The Wahkiakum County Eagle - Established as The Skamokawa Eagle in 1891

Naturalist writer RM Pyle branches into fiction

 

December 6, 2018

Diana Zimmerman

Local writer Robert Michael Pyle has two books out this year: his first novel and a revised edition of The Butterflies of Cascadia, first printed in 2002, now titled Butterflies of the Pacific Northwest. Pyle will be reading from his novel on Saturday, December 15, at 2 p.m. at Redmen Hall in Skamokawa.

Grays River writer Robert Michael Pyle's latest book tour is winding down, but lucky Wahkiakum residents can hear him read from his first work of fiction at Redmen Hall in Skamokawa on Saturday, December 15.

Nearly five decades ago, inspired by a book about a butterfly, Pyle found himself wanting to tackle a novel.

"I wanted to write a fully realized human novel but with an animal as an important part of it, as a lever, a fulcrum for the story, but not stealing the stage from the people," Pyle said. "It became an experiment to see if that could be done. As it evolved, the experiment refined. I know there are some of my readers who don't read fiction. I wondered if I could get one of those people to read a real novel. And there are people who read fiction who don't read much non-fiction, certainly not natural history non-fiction. I wonder if I could get them to sneak in a little stealth nature writing?"

It took 44 years, but his dream was finally realized when Magdalena Mountain was published this year.

It wasn't his only book to be published in the last 12 months. A new edition of Butterflies of Cascadia, originally printed in 2002, was re-released with some updates and revisions as Butterflies of the Pacific Northwest.

"Just like when I started the novel in my graduate school days, the one book, Butterflies of the Pacific Northwest, was exercising my more analytical, fact based side, and the other, Magdalena Mountain, was exercising my imaginative side," Pyle said. "Wouldn't we all like to be able to do that?"

"Nabokov called it the high ridge," Pyle added. "It's where the mountainside of scientific knowledge meets the opposite slope of artistic imagination.

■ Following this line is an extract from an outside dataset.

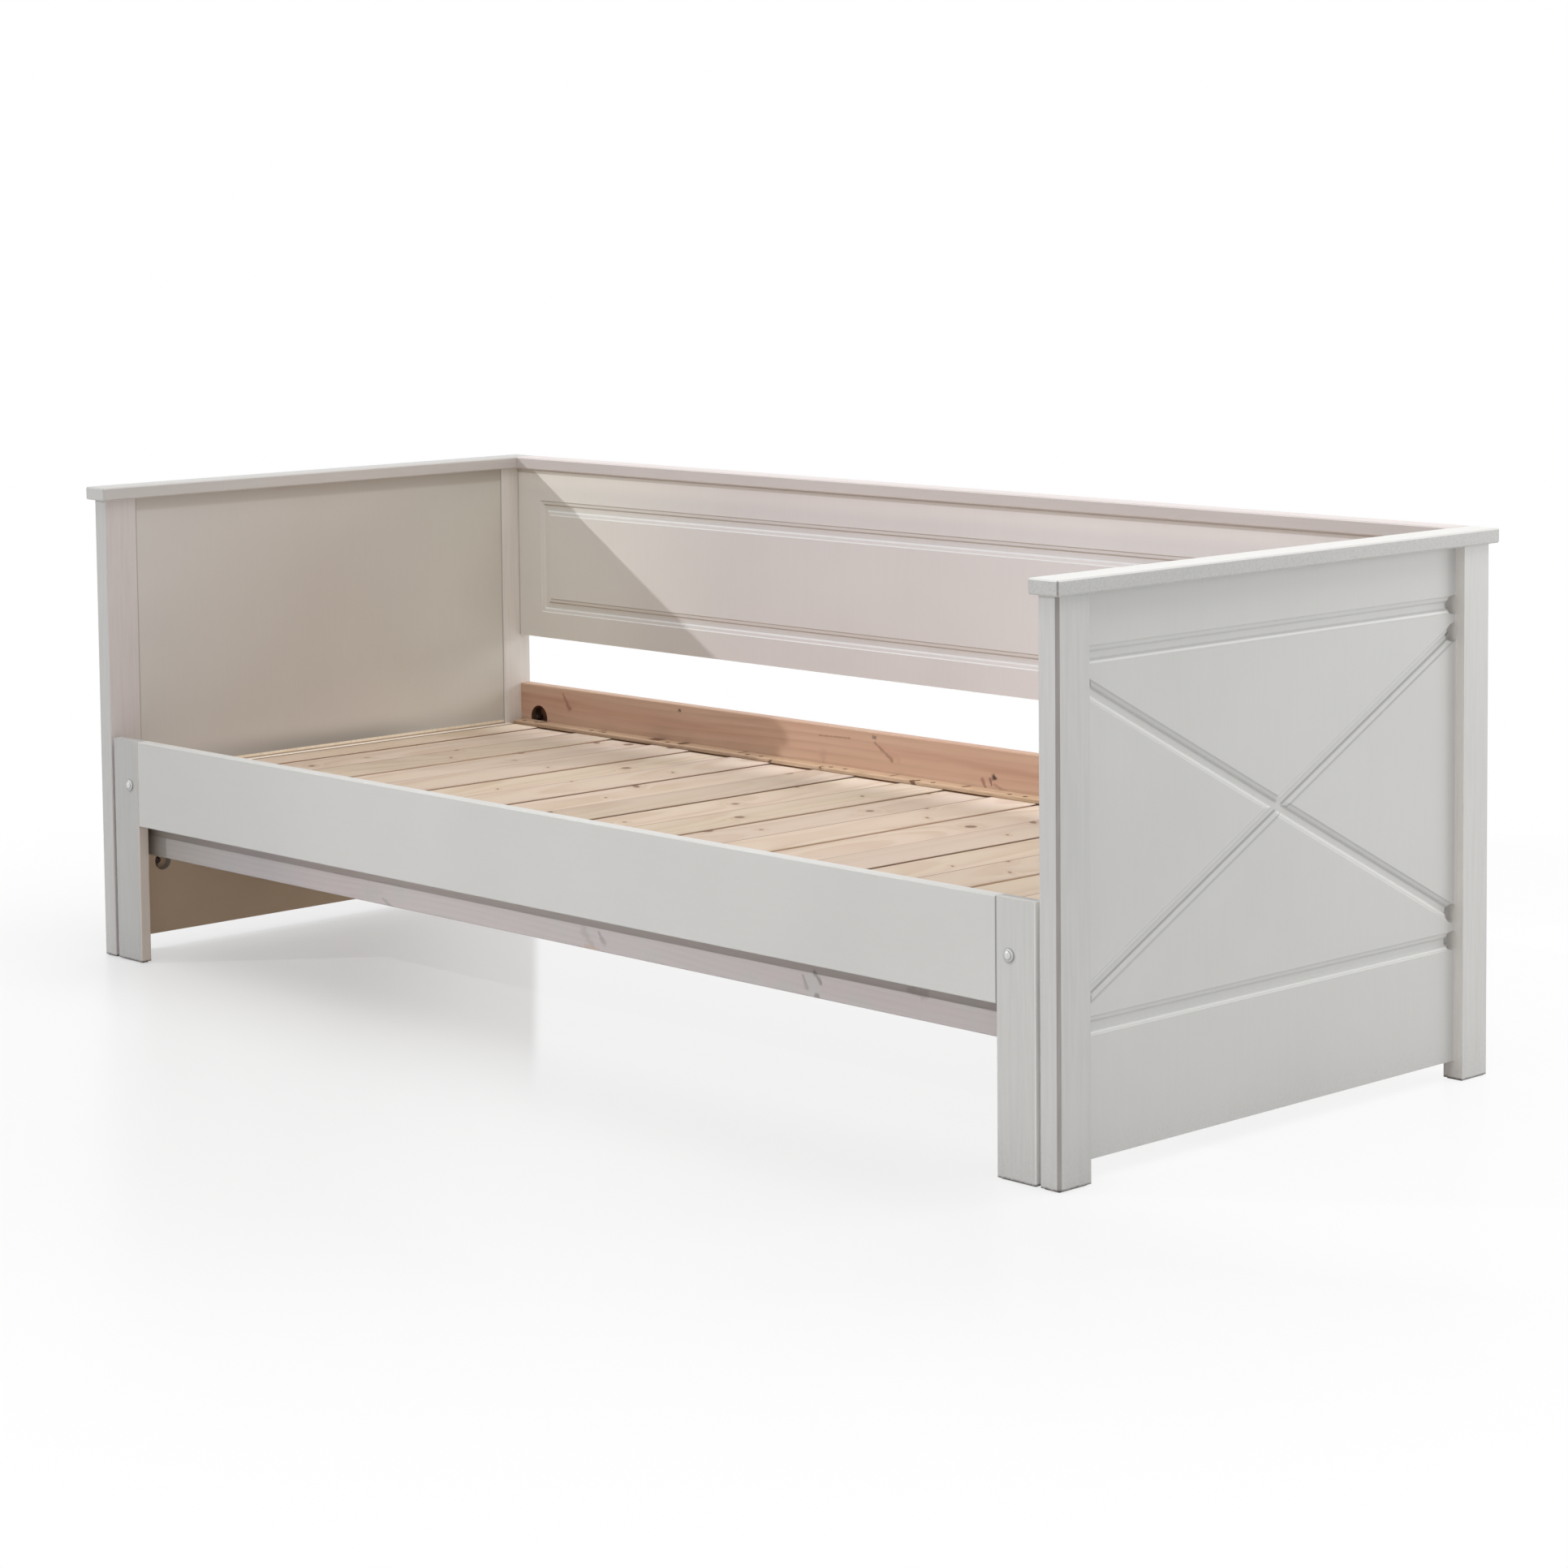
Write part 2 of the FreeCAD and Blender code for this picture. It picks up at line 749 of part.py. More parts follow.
bolt = right_leg_bolt()
nut = right_leg_nut()
leg_drills = both_ends(bolt) + both_ends(nut)
write("front_rail", [drilled(front_rail(), leg_drills)])
leg = drilled(right_leg(), leg_drills)
write("right_leg", [leg])
write("left_leg", [mirrored(leg)])
write("front_slat_cleat", [front_slat_cleat()])
write("moving_slats", moving_slats())
write("stop_batten", [stop_batten()])
write("leg_bolts", both_ends(bolt))
write("leg_nuts", both_ends(nut.cut(bolt)))
write("leg_glides", leg_glides())
print("travel of the pull-out front:", travel)
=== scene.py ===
import math

import bpy
from mathutils import Matrix, Vector


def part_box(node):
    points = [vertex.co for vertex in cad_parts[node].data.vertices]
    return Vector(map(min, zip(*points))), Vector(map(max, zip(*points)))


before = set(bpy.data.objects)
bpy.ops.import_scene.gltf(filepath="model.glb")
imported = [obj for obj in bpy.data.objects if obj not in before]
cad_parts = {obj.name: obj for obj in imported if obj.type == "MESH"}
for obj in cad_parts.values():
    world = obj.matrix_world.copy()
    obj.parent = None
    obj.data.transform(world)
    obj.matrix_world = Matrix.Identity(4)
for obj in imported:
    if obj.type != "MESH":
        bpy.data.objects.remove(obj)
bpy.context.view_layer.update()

bl_info = {
    "name": "Pull-out daybed",
    "version": (1, 0, 0),
    "blender": (4, 5, 0),
    "location": "View3D > Sidebar > Daybed",
    "description": "Finishes the boards of a pull-out daybed and adds its small fittings",
    "category": "Object",
}

PANEL_NODES = ("left_end_panel", "right_end_panel")
SLAT_NODES = ("fixed_slats", "end_slats", "side_strips", "moving_slats")
BARE_PINE_NODES = ("rear_slat_cleat", "front_slat_cleat", "stop_batten", "frame_dowels", "cap_dowels")
REAR_POSTS = ("right_rear_post", "left_rear_post")
STEEL_NODES = ("hold_down_screws", "connector_studs", "crescent_washers", "connector_nuts", "leg_nuts")
GLIDE_NODES = ("post_glides", "leg_glides")

# Sizes of the boards' details, in metres
POST_CHAMFER = 0.004
GROOVE_DROP = 0.0795
GROOVE_RISE = 0.1655
DIAGONAL_SPACING = 0.034
SLAT_HALF_WIDTH = 0.0475
SIDE_STRIP_WIDTH = 0.015
BOLT_INSET = 0.043
RECESS_INSET = 0.048
RECESS_DROP = 0.057
RECESS_RADIUS = 0.021
BATTEN_HEIGHT = 0.006
BROWN_EDGE_BELOW_DECK = 0.004
FRONT_RAIL_SHADE_HEIGHT = 0.0322

# The outermost moving slat, counted from the slat in the middle
OUTERMOST_SLAT = 9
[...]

It's a really way of talking about being whole people, honoring both our artistic sides and our practical sides. So often we are forced by our work or our natural inclinations to honor one and not so much the other. We're lesser for that. I'm a very lucky man in my work, to be able to do both. I'll do that today when I go home. I'll spend a little while working on a poem and I'll spend a little while working on a butterfly science oriented project. I like to go back and forth between them. They make me feel like I'm exercising my whole self."

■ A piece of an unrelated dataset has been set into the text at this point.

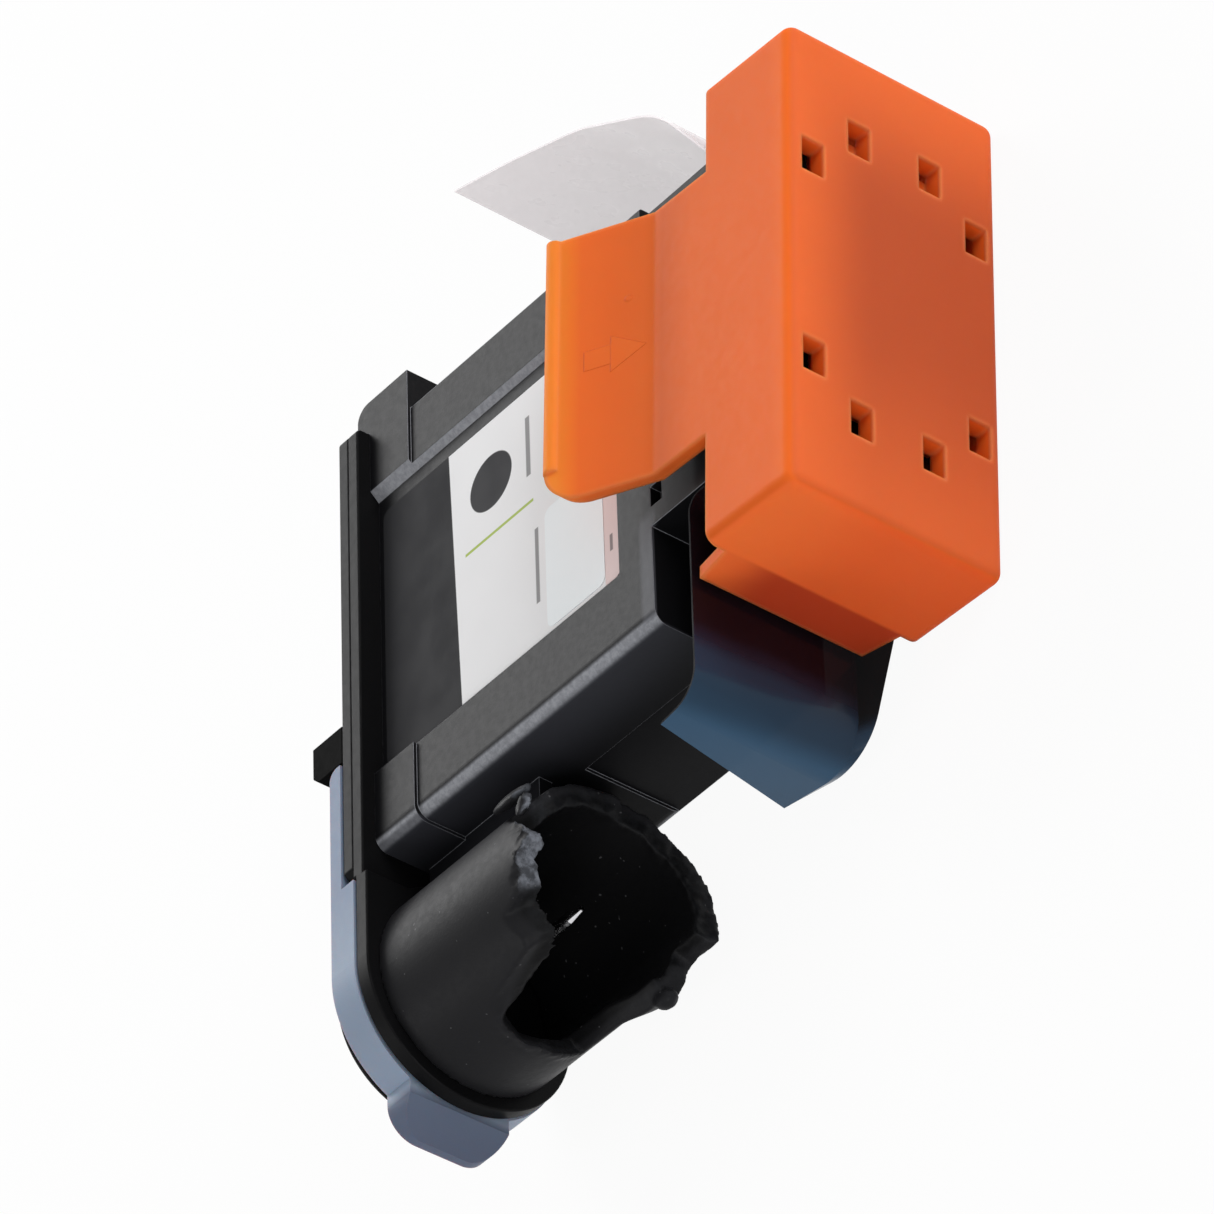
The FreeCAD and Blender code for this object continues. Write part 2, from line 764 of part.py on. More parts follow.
def tape_parts():
    """Tape across the nozzles, bent out under the tower, and its pull tab."""
    off = size("tape_gap") + size("tape_thick")
    nose = -size("nose_base")
    floor = nose - size("flex_thick") - size("bead_height") - off
    left = size("nose_start") - off
    right = size("nose_end") + off
    level = -size("tape_level")
    bend = size("tape_bend")
    lines = []
    for edge in ("near", "crease", "far"):
        lines.append((size(edge + "_place"), bent([
            Vector(right, floor + size("tape_start"), 0),
            Vector(right, floor, 0),
            Vector(left, floor, 0),
            Vector(left, level - size(edge + "_drop"), 0),
            Vector(size(edge + "_turn"), level + size(edge + "_lift"), 0),
            Vector(size(edge + "_tail"), level + size(edge + "_rise"), 0),
        ], [bend, bend, bend, size(edge + "_curl")])))
    ribbon("nozzle_tape", lines)
    pull = bent([
        Vector(right, floor + size("pull_start"), 0),
        Vector(right, nose + size("pull_height"), 0),
    ] + [Vector(size("nose_end") + x, nose + y, 0) for x, y in PULL_LINE],
        [size("pull_bend")] + PULL_BENDS)
    half = size("near_place")
    ribbon("pull_tab", [(half, pull), (-half, pull)])


def nozzle_cap():
    """Open tray over the nose with a grip tab, a skirt and eight holes."""
    body = new_body("nozzle_cap")
    sketch = new_sketch(body, "Y", "0")
    box_outline(sketch, ("-cap_length / 2", "-cap_width / 2"), ("cap_length / 2", "cap_width / 2"))
    pad(body, sketch, "Y", "cap_height")
    rim = size("cap_height")
    soften(body, "cap_round", lambda e: not near(middle(e).y, rim))
    sketch = new_sketch(body, "Y", "cap_floor")
    box_outline(sketch, ("cap_wall - cap_length / 2", "cap_wall - cap_width / 2"),
                ("cap_length / 2 - cap_wall", "cap_width / 2 - cap_wall"))
    cut(body, sketch, "Y", "cap_height - cap_floor")
    sketch = new_sketch(body, "X", "-cap_length / 2")
    outline(sketch, [
        ("cap_height - cap_round", "-skirt_width / 2 - skirt_flare"),
        ("cap_height + skirt_height", "-skirt_width / 2"),
        ("cap_height + skirt_height", "skirt_width / 2"),
        ("cap_height - cap_round", "skirt_width / 2 + skirt_flare"),
    ])
    pad(body, sketch, "X", "cap_wall")
    wall = "(cap_width / 2 - cap_wall)"
    sketch = new_sketch(body, "X", "grip_shift - grip_length / 2")
    outline(sketch, [
        ("cap_height - cap_round", wall),
        ("cap_height + grip_straight", wall),
        ("cap_height + grip_rise", wall + " + grip_flare"),
        ("cap_height + grip_rise", "cap_width / 2 + grip_flare"),
        ("cap_height + grip_straight", "cap_width / 2"),
        ("cap_height - cap_round", "cap_width / 2"),
    ])
    pad(body, sketch, "X", "grip_length")
    sketch = new_sketch(body, "Z", wall)
    corner_outline(sketch, "grip_shift - grip_length / 2", "cap_height + grip_rise", "grip_corner")
    cut(body, sketch, "Z", "cap_wall + grip_flare")
    sketch = new_sketch(body, "X", "grip_shift - grip_length / 2 + grip_corner")
    bead = "(cap_height + grip_rise - grip_bead / 2)"
    round_outline(sketch, "grip_bead", bead, "cap_width / 2 + grip_flare - cap_wall / 2")
    pad(body, sketch, "X", "grip_length - grip_corner")
    for place, edge in (("side_hole_place", "side_hole_edge"),
                        ("inner_hole_place", "inner_hole_edge")):
        sketch = new_sketch(body, "Y", "0")
        for end in ("-", ""):
            for side in ("-", ""):
                across = "%s%s" % (end, place)
                up = "%s(cap_width / 2 - %s)" % (side, edge)
                box_outline(sketch, (across + " - hole_length / 2", up + " - hole_width / 2"),
                            (across + " + hole_length / 2", up + " + hole_width / 2"))
        cut(body, sketch, "Y", "cap_floor")
    gap = "(cap_width / 2 - cap_wall - body_width / 2 - rib_fit)"
    for side in (-1, 1):
        for end in (-1, 1):
            sketch = new_sketch(body, "Y", "cap_floor")
            across = "rib_shift + rib_place" if end > 0 else "rib_shift - rib_place"
            low = wall + " - " + gap if side > 0 else "-" + wall
            high = wall if side > 0 else "-" + wall + " + " + gap
            box_outline(sketch, (across + " - rib_length / 2", low),
                        (across + " + rib_length / 2", high))
            pad(body, sketch, "Y", "cap_height - cap_floor - cap_round")
    sketch = new_sketch(body, "Y", "cap_floor")
    box_outline(sketch, ("rib_shift - seal_length / 2", "-seal_width / 2"),
                ("rib_shift + seal_length / 2", "seal_width / 2"))
    box_outline(sketch,
                ("rib_shift - seal_length / 2 + seal_wall", "seal_wall - seal_width / 2"),
                ("rib_shift + seal_length / 2 - seal_wall", "seal_width / 2 - seal_wall"))
    pad(body, sketch, "Y", "seal_height")
    body.Placement = Placement(Vector(0, 0, 0), Rotation(Vector(0, 0, 1), -size("cap_tilt")))
    bind(body, "Placement.Base.x", "cap_place")
    bind(body, "Placement.Base.y", "-cap_depth")


housing()
crown_plate()
top_lid()
port_tower()
needle_parts()
port_cover()
hinge_ears()
vent_plug()
labels()
nozzle_parts()
tape_parts()
pull_handle()
nozzle_cap()
doc.recompute()

for thing in doc.Objects:
    if {"Invalid", "Error"} & set(thing.State):
        raise ValueError("%s failed: %s" % (thing.Name, thing.State))
for part in parts:
    if part.Shape.isNull() or not part.Shape.isValid():
        raise ValueError("%s has no valid shape" % part.Label)

os.makedirs("parts", exist_ok=True)
for part in parts:
    part.Shape.exportStep("parts/%s.step" % part.Label)
    box = part.Shape.BoundBox
    print("%-16s solids %d volume %9.3f  x %.2f %.2f  y %.2f %.2f  z %.2f %.2f" % (
        part.Label, len(part.Shape.Solids), part.Shape.Volume,
        box.XMin, box.XMax, box.YMin, box.YMax, box.ZMin, box.ZMax))
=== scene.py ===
"""Looks of the printhead: materials, the torn mouth of its tower, label patch, studio, camera."""
import math

import bmesh
import bpy
from mathutils import Matrix, Vector, noise


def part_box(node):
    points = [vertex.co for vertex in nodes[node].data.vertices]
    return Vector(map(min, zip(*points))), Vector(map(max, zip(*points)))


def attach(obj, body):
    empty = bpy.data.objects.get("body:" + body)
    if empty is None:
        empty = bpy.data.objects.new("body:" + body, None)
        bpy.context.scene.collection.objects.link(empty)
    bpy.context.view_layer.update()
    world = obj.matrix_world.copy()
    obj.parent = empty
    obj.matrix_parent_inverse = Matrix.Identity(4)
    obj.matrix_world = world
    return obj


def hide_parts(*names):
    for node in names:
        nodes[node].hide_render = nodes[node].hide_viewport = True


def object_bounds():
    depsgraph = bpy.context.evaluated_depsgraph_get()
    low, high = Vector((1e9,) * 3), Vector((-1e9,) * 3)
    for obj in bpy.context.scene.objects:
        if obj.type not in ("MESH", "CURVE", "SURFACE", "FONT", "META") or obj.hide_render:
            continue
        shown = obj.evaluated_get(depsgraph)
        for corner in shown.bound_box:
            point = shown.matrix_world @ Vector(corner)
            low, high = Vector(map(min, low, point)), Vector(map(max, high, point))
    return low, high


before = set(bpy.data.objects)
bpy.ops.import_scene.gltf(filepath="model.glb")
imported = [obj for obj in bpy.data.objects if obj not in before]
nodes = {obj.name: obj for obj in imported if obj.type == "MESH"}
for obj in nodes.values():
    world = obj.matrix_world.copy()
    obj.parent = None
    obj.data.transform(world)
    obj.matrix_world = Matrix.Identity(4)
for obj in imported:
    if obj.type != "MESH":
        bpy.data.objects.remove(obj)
cad_low, cad_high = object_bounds()

MM = 0.001

# The cap stands a little askew: its own axes run along its length and across its depth, in mm
CAP_TURN = math.radians(3.3)
CAP_COS = math.cos(CAP_TURN)
CAP_SIN = math.sin(CAP_TURN)

# Camera of the photograph, found from the object's corners in it
CAMERA_PLACE = Vector((-0.4614081, -0.4826797, 0.3811545))
CAMERA_RIGHT = Vector((-0.027582, -0.618248, -0.785499))
CAMERA_UP = Vector((0.772829, -0.511586, 0.375519))
CAMERA_LENS = 266.074
CAMERA_SENSOR = 36.0
CAMERA_CLIP = (0.01, 20.0)

WHITE = (1.0, 1.0, 1.0, 1.0)

# Specular level of the plastics
BLACK_SHINE = 0.065
PLATE_SHINE = 0.04
EAR_SHINE = 0.01
ORANGE_SHINE = 0.05
HANDLE_SHINE = 0.08

# Noise of the plastics: scales per metre, and the parts of the noise that are spread out
CLOUD_SCALE = 140.0
GLOSS_SCALE = 1500.0
GLOSS_BAND = (0.25, 0.75)
WEAR_SCALE = 900.0
WEAR_BAND = (0.40, 0.62)
GRAIN_SCALE = 5200.0
GRAIN_STRENGTH = 0.35
GRAIN_DEPTH = 0.02 * MM
SHEET_BAND = (0.3, 0.7)

EDGE_SAMPLES = 6


def shade(red, green, blue):
    """Linear colour from a colour as a screen shows it, 0 to 255."""
    def linear(value):
        value = value / 255
        if value <= 0.04045:
            return value / 12.92
        return ((value + 0.055) / 1.055) ** 2.4
    return (linear(red), linear(green), linear(blue), 1.0)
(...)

During those 44 years there were 10 rewrites, and a lot of friends and a few publishers read the novel.

"The first three drafts had about a dozen readers," Pyle said. "They were friends of mine who do read fiction. They knew me and loved me well enough to read it, but didn't love me so much they were going to lie to me. False praise is worse than anything."

With each reading came suggestions.

The beauty of those pages describing the natural world on Magdalena Mountain and the life of a butterfly as it shifted through the seasons come as no surprise. Pyle has built a life on that writing.

Breathing life into the human characters was the real challenge.

"A lot went, and a little came in," Pyle said. "The characters evolved, but the landscape part? The butterfly part? That is pretty close to what it was in the early drafts."

Magdalena Mountain had been read by a few publishers over the years, but it didn't find a home until Pyle met Jack Shoemaker.

The two were at FISHTRAP, a writing conference in Wallowa County, Ore., when Shoemaker, who has published works by Gary Snyder and Wendell Berry, mentioned he was glad to be Pyle's publisher.

"Maybe you want to take a look at my novel?" Pyle asked him. "He didn't know me as a fiction writer, but he said he would look at it. That was a lot to get right there."

"It's been a long journey," Pyle said, "not just in writing but in publishing. There was not a lot of rejection, but some very important rejection, and some extraordinary help along the way."

"I'm very happy with the publisher that I have. Jack Shoemaker is an old pro, a real respected person in American publishing. He's been around for a long time and started several presses."

Pyle will read from his novel on Saturday, December 15, at 2 p.m. at Redmen Hall in Skamokawa.